My experience with MDF (not with a router) is that it cuts and works pretty well. I hear it’s harder on tools than stick lumber, but I don’t know by percentage how much it reduces tool life.

Just be mindful of its limitations for what you plan to actually make. It’s no good for outdoor applications as it swells from moisture like a sponge. It’s dense and therefore heavy compared to other similar materials.

Plywood is lighter and stronger. Period.

MDF makes great speaker cabinets and indoor furniture though. It’s used all the time for baseboard moldings and it wears well because of its density. I will never use MDF molding in a bathroom again though. PVC moldings belong there. :slight_smile:

That being said, it’s hard to beat for price and surface smoothness.


Material choice really depends on the application.

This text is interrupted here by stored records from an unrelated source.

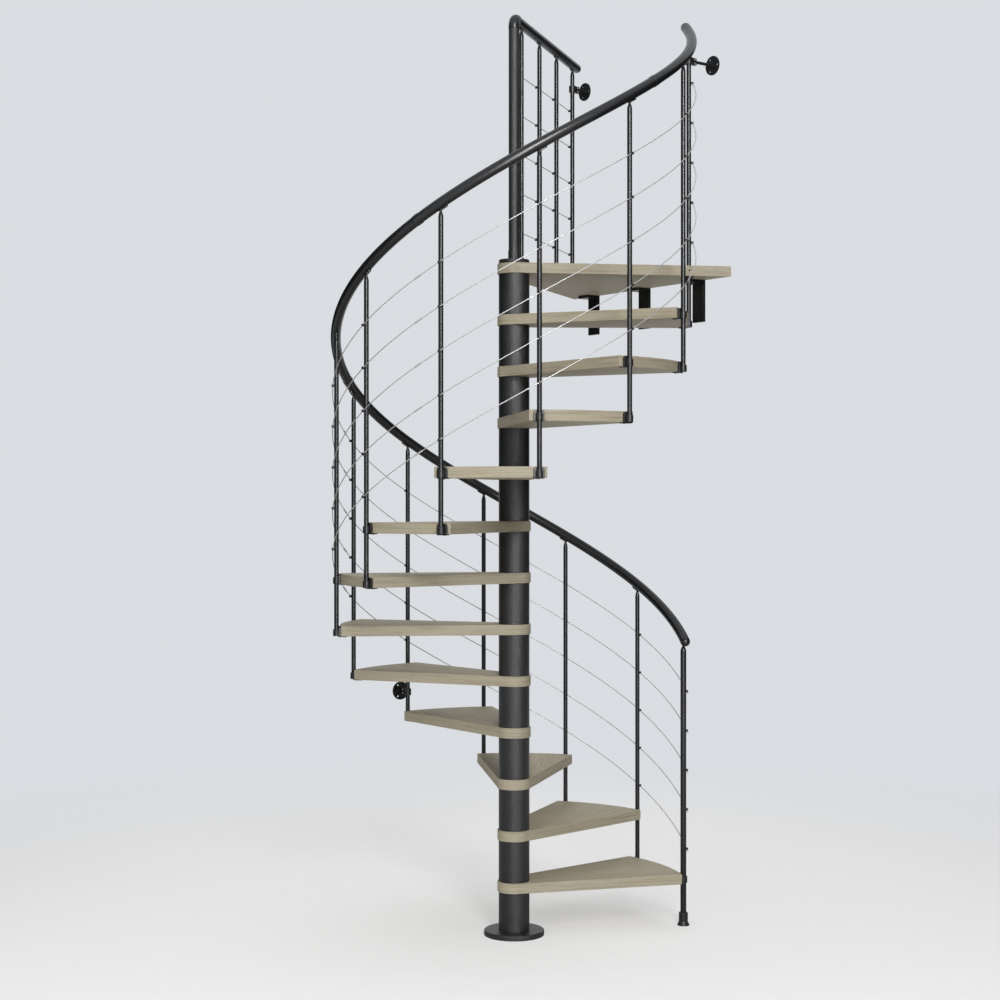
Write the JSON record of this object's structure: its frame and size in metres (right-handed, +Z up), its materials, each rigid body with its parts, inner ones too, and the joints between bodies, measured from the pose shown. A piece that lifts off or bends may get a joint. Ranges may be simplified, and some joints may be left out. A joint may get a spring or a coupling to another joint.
{
  "type": "spiral staircase",
  "caption": "Spiral staircase with timber treads round a steel column, a helical handrail, a cable balustrade and a corner landing that fixes to a wall.",
  "frame": {"origin": "centre of the base plate's underside, on the floor and on the column's axis", "axes": "+Z up along the column, +Y square to the wall that the landing's straight edge meets, +X along that wall"},
  "size_m": [1.6187, 1.5893, 3.983],
  "materials": {
    "column_black": "matt black powder coat with a fine texture",
    "baluster_black": "satin black powder coat",
    "fitting_black": "satin black coated steel and die castings",
    "handrail_black": "satin black plastic over a steel core",
    "tread_oak": "pale bleached oak with a fine straight grain, matt",
    "cable_steel": "stranded steel"
  },
  "bodies": {
    "root": {"base_plate": "column_black", "column_spacers": "column_black", "tread_01": "tread_oak", "tread_02": "tread_oak", "tread_03": "tread_oak", "tread_04": "tread_oak", "tread_05": "tread_oak", "tread_06": "tread_oak", "tread_07": "tread_oak", "tread_08": "tread_oak", "tread_09": "tread_oak", "tread_10": "tread_oak", "tread_11": "tread_oak", "tread_12": "tread_oak", "landing": "tread_oak", "column_cap": "column_black", "newel_post": "column_black", "newel_elbow": "handrail_black", "landing_handrail": "handrail_black", "handrail_1": "handrail_black", "handrail_2": "handrail_black", "handrail_3": "handrail_black", "handrail_4": "handrail_black", "handrail_5": "handrail_black", "handrail_end_caps": "handrail_black", "start_post": "baluster_black", "start_foot": "fitting_black", "stair_balusters": "baluster_black", "landing_balusters": "baluster_black", "tread_collars": "fitting_black", "rail_saddles": "fitting_black", "stair_cable_1": "cable_steel", "stair_cable_2": "cable_steel", "stair_cable_3": "cable_steel", "stair_cable_4": "cable_steel", "stair_cable_5": "cable_steel", "landing_cables": "cable_steel", "cable_clips": "fitting_black", "low_wall_anchor": "fitting_black", "top_wall_anchor": "fitting_black", "landing_wall_anchor": "fitting_black", "landing_brackets": "fitting_black"}
  },
  "joints": []
}
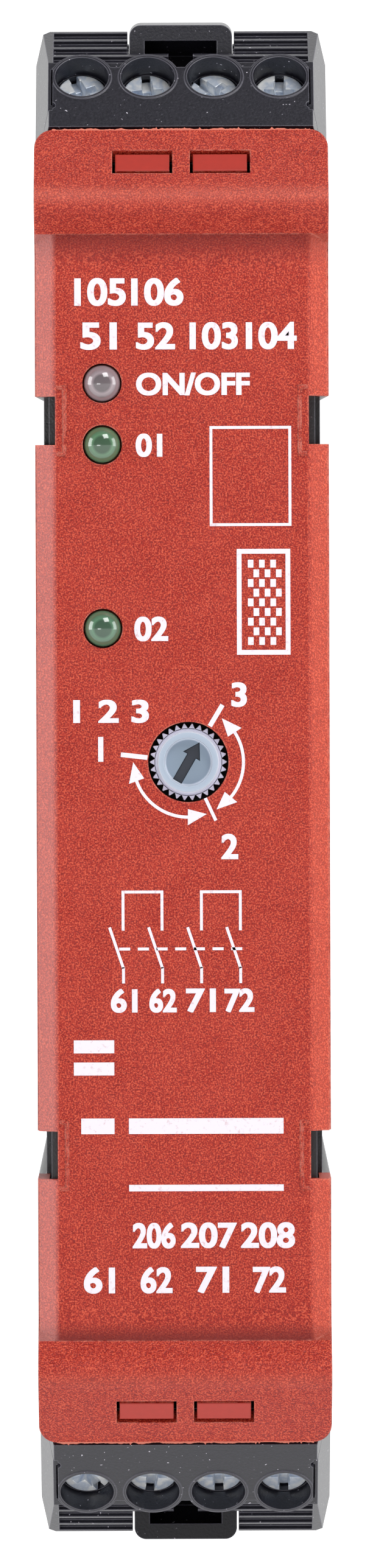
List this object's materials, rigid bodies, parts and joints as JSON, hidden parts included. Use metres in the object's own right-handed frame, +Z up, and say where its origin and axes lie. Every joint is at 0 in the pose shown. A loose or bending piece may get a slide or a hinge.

Generally speaking, plywood is an excellent choice for structural applications, as it is strong, relatively dimensionally stable (it doesn’t swell like solid wood), and can get wet without getting destroyed. However, you can have problems with tearout much like solid wood, which can ruin your finish. Also, because it is made up of layers of wood, it does not sculpt very well. Finally, plywood has a tendency to warp over time, especially in humid environments.

For my own uses, I primarily use plywood.

MDF, on the other hand, takes detail really well. You can pretty much sculpt using it, especially if you glue multiple layers together. It is even more dimensionally stable than plywood. It does not have the same tendency to warp like plywood does. It does get obliterated by moisture, as others have mentioned. In my experience, it will actually start to fall apart if it gets too wet. It is also VERY heavy. Dust is an issue with MDF as well. A good dust collector should mitigate that, however.

Particle board has similar properties to MDF, except that it doesn’t have the same level of surface finish. Generally speaking, it’s more a substrate for laminated boards than a finished material.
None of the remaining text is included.